Two Views of Nature

May 22 - July 11, 2009

On May 22, KMR Arts’ will feature “Crawl”, a body of work by established fine arts photographer, Sally Gall. Gall is known as a sensual interpreter of nature who combines impressive printing skills with a rigorous but romantic vision. The works in “Crawl” were made during the spring and fall of 2007 and comprise Gall’s second body of color photographs. Gall's work has always been about the sensual experience of being in the natural world, a world that encompasses wilderness as well as cultivated nature. In this series, her focus is on the world of insects that live and prosper in grasses, a place of mystery and beauty.

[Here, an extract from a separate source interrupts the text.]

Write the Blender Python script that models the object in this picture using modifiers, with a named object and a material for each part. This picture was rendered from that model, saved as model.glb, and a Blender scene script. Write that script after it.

Sally Gall reflects on this project: "Infants know this world for a time. Picnickers and soldiers glimpse it. There is no more dynamic stage of life and death on earth than the first few inches above its surface. This is where prairies and forests are born. Here is where the bulk of our food comes from and where all earthly creatures return when our lives are finished. Comforting, beautiful, frightening, and strange--this is the terrestrial world. And it can only be discovered and known intimately on hands and knees." Sally Gall received a BFA in photography from the Rhode Island School of Design in 1978. She has taught and lectured extensively in the United States and Europe. Public collections include the Guggenheim Museum, The Whitney Museum, the Cleveland Museum of Art, the San Francisco Museum of Modern Art, The Museum of Fine Arts in Houston, and Hood Museum at Dartmouth College and many others.

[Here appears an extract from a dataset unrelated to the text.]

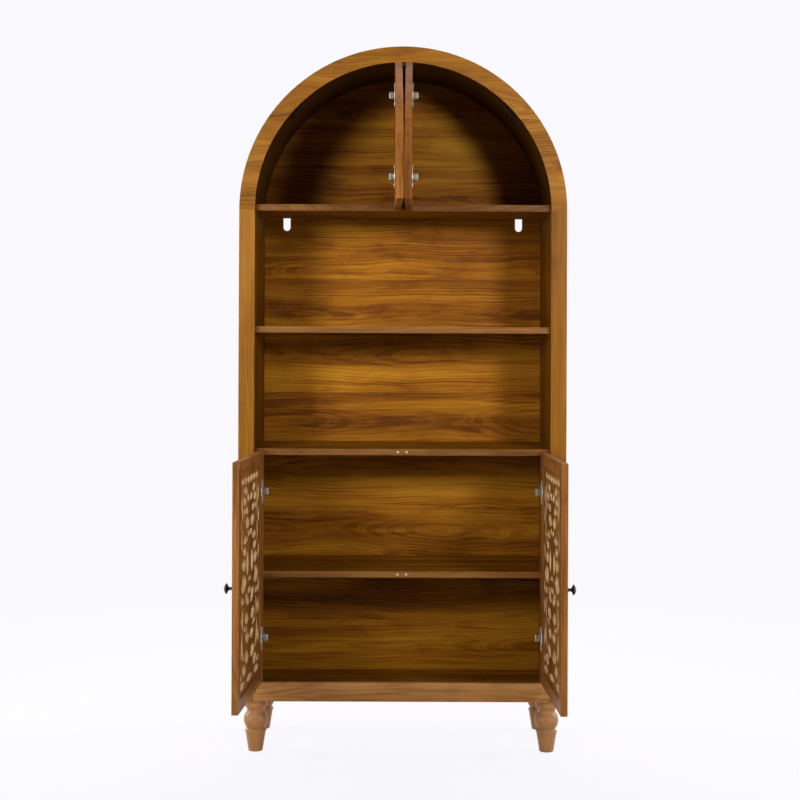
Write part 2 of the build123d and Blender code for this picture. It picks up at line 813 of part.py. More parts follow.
lower_links = Compound([place * hinge_link() for place in lower_frames])
upper_links = Compound([place * hinge_link() for place in upper_frames])
lower_pin = (lower_cup_x + link_pin[0], door_rear_y + link_pin[1])
upper_pin = (upper_cup_x + link_pin[0], door_rear_y + link_pin[1])
lower_right_pin = (-lower_pin[0], lower_pin[1])
upper_left_pin = (-upper_pin[0], upper_pin[1])
nodes["lower_left_hinge_links"] = swing(lower_links, lower_pin, -link_ratio * lower_left_opening)
nodes["lower_right_hinge_links"] = swing(
    mirrored(lower_links), lower_right_pin, link_ratio * lower_right_opening
)
nodes["upper_right_hinge_links"] = swing(upper_links, upper_pin, -link_ratio * upper_opening)
nodes["upper_left_hinge_links"] = swing(
    mirrored(upper_links), upper_left_pin, link_ratio * upper_opening
)

lower_right_pivot = (-lower_pivot[0], lower_pivot[1])
for name, piece in lower_door().items():
    nodes["lower_left_" + name] = swing(piece, lower_pivot, -lower_left_opening)
    nodes["lower_right_" + name] = swing(mirrored(piece), lower_right_pivot, lower_right_opening)

upper_left_pivot = (-upper_pivot[0], upper_pivot[1])
for name, piece in upper_door_pieces().items():
    nodes["upper_right_" + name] = swing(piece, upper_pivot, -upper_opening)
    nodes["upper_left_" + name] = swing(mirrored(piece), upper_left_pivot, upper_opening)

os.makedirs("parts", exist_ok=True)
for name, shape in nodes.items():
    export_step(shape, f"parts/{name}.step")
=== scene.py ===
import json
import math

import bmesh
import bpy
from mathutils import Matrix, Vector

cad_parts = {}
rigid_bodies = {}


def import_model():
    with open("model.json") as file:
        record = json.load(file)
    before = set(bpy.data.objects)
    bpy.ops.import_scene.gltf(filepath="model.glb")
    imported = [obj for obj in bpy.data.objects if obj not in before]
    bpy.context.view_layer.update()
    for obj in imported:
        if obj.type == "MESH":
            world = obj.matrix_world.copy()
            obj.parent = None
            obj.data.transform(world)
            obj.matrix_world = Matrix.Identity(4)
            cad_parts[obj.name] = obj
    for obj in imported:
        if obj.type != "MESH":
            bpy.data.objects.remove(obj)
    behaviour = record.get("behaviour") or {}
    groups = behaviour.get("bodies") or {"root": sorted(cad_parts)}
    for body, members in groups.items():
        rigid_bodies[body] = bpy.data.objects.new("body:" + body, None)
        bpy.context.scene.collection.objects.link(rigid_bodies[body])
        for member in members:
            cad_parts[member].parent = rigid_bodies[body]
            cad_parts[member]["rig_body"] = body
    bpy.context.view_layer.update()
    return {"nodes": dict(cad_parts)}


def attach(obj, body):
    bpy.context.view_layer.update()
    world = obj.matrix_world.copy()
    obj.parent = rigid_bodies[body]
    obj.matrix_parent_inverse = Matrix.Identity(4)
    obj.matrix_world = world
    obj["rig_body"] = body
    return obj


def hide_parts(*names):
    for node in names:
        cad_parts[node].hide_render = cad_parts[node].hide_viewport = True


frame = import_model()
nodes = frame["nodes"]


# Studio camera: it stands at chest height in front of the open cabinet, with
# a long lens shifted downwards so that the upright boards stay parallel.
eye = (-0.0154, -4.237, 1.075)
tilt_degrees = (90.21, -0.24, -0.14)
camera_data = bpy.data.cameras.new("studio_camera")
camera_data.sensor_width = 36.0
camera_data.lens = 72.40
camera_data.shift_x = -0.00081
camera_data.shift_y = -0.09454
camera = bpy.data.objects.new("studio_camera", camera_data)
camera.location = eye
camera.rotation_euler = [math.radians(angle) for angle in tilt_degrees]
bpy.context.scene.collection.objects.link(camera)
bpy.context.scene.camera = camera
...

KMR Arts will also showcase a highlight exhibition of photographs by Nathaniel Kramer. Nathaniel Kramer, born and raised in NYC, enjoyed a career in fashion photography with clients such as Glamour, Elle, GQ, New York Magazine, and advertising clients such as GAP, Reebok, Hanes, Rayban among others. Kramer subsequently became a theater producer (producing the Tony award winning Arthur Miller play, “A View From the Bridge”) as well as a documentary filmmaker, (including the Emmy award nominated “Choices” with Martin Sheen and Lawrence Fishburne). 

Kramer describes his process: “When I shoot trees, I walk around the woods looking up at the sky. Discovering geometric patterns in nature interests me. I have always exhibited my tree photographs in groups of three photos. I think of shooting trees as shooting buildings in cities. With the roses, and other flowers, I am interested in texture. Backlight is powerful because it creates translucency in the petals and exposes the cell structure.”